OK, another question… Yes, the gentleman in the front, wearing the high stiletto heels – I guess I never got the memo… OK, the gentleman’s request is for me to provide some examples of binary trees in drawing and, correspondingly, in Haskell. Right:
An empty tree would be:
A tree with just a root (the root’s value being equal to 123) would be:
MyFilledNode 123 MyEmptyNode MyEmptyNode
A tree like the following would be:
MyFilledNode 11 (MyFilledNode 12 MyEmptyNode MyEmptyNode) (MyFilledNode 13 (MyFilledNode 14 MyEmptyNode MyEmptyNode) MyEmptyNode)
And so on. Again, out data structure can hold the data. But we have to tell Haskell how to manipulate our data structure. We have to manipulate our tree. We have to tell Haskell how to traverse it, calculate its sum of the values of the nodes, balance it, unbalance it, graph it, graft it, prune it, copy it etc. Of course, in functional programming we have immutability, but we can perform changes to a data structure by creating a new data structure.

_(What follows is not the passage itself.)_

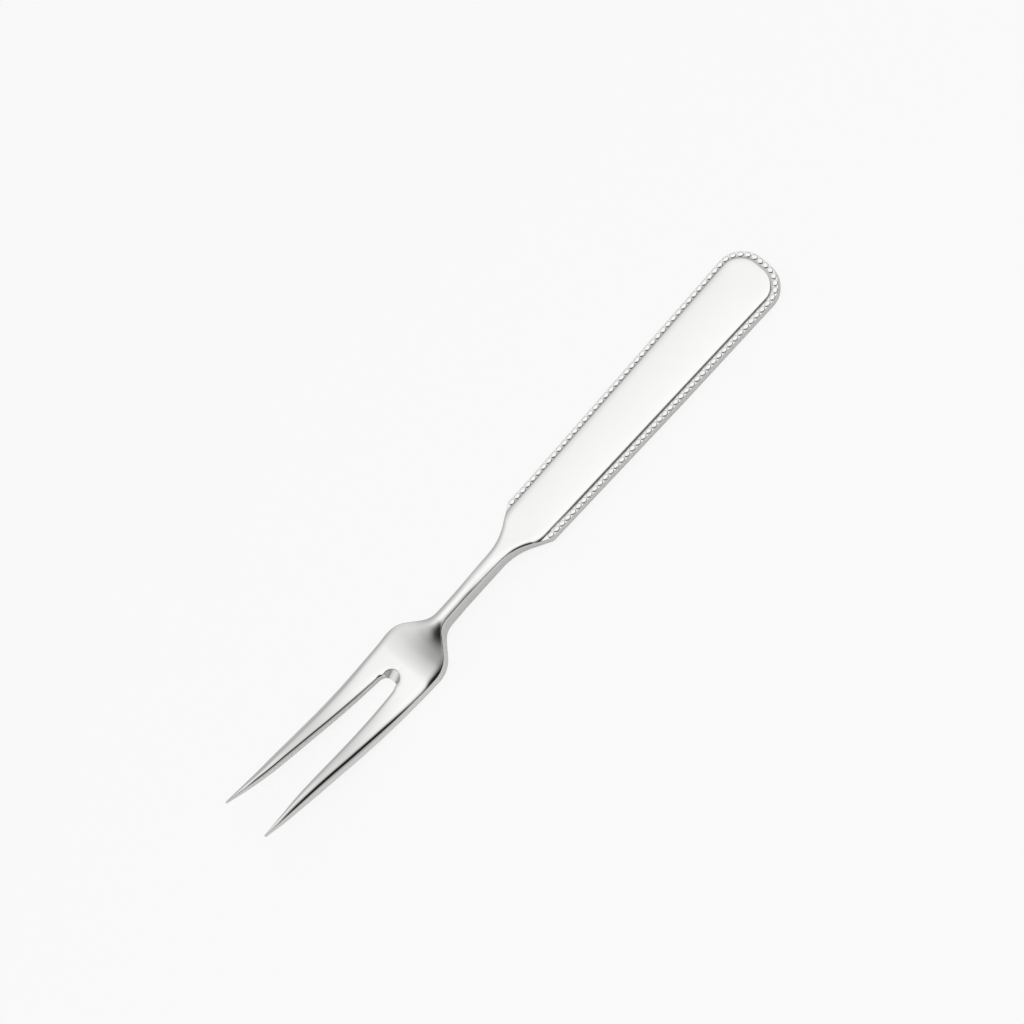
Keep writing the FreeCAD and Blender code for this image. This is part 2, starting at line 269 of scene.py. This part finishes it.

OK, another question, please. Anyone?… Yes, the gentleman with the leather mask and the chainsaw standing in the aisle… Yes, the question is how other recursive structures may look like. Right. The MyFilledNode part of the declaration can have one, two, three etc, as many subnodes as we want. If it has two subnodes, as in all the examples above, we are talking about binary trees. But we can have trees with three or more branches from each node. A tree in which each node has at most three child nodes is called a ternary tree and in Haskell we would denote it as follows:
data MyTree a = MyEmptyNode | MyFilledNode a (MyTree a) (MyTree a) (MyTree a)
OK, now say that we want to denote a tree that has a variable number of subnodes for each node. We might decide to use a list of nodes for that, as follows:
data MyTree a = MyEmptyNode | MyFilledNode a [(MyTree a)]
I hope this answers your question, sir. No, don’t start the chainsaw… Oh, thank you. I did answer your question then. I am glad. Are there any other questions… No? OK, thank you for listening!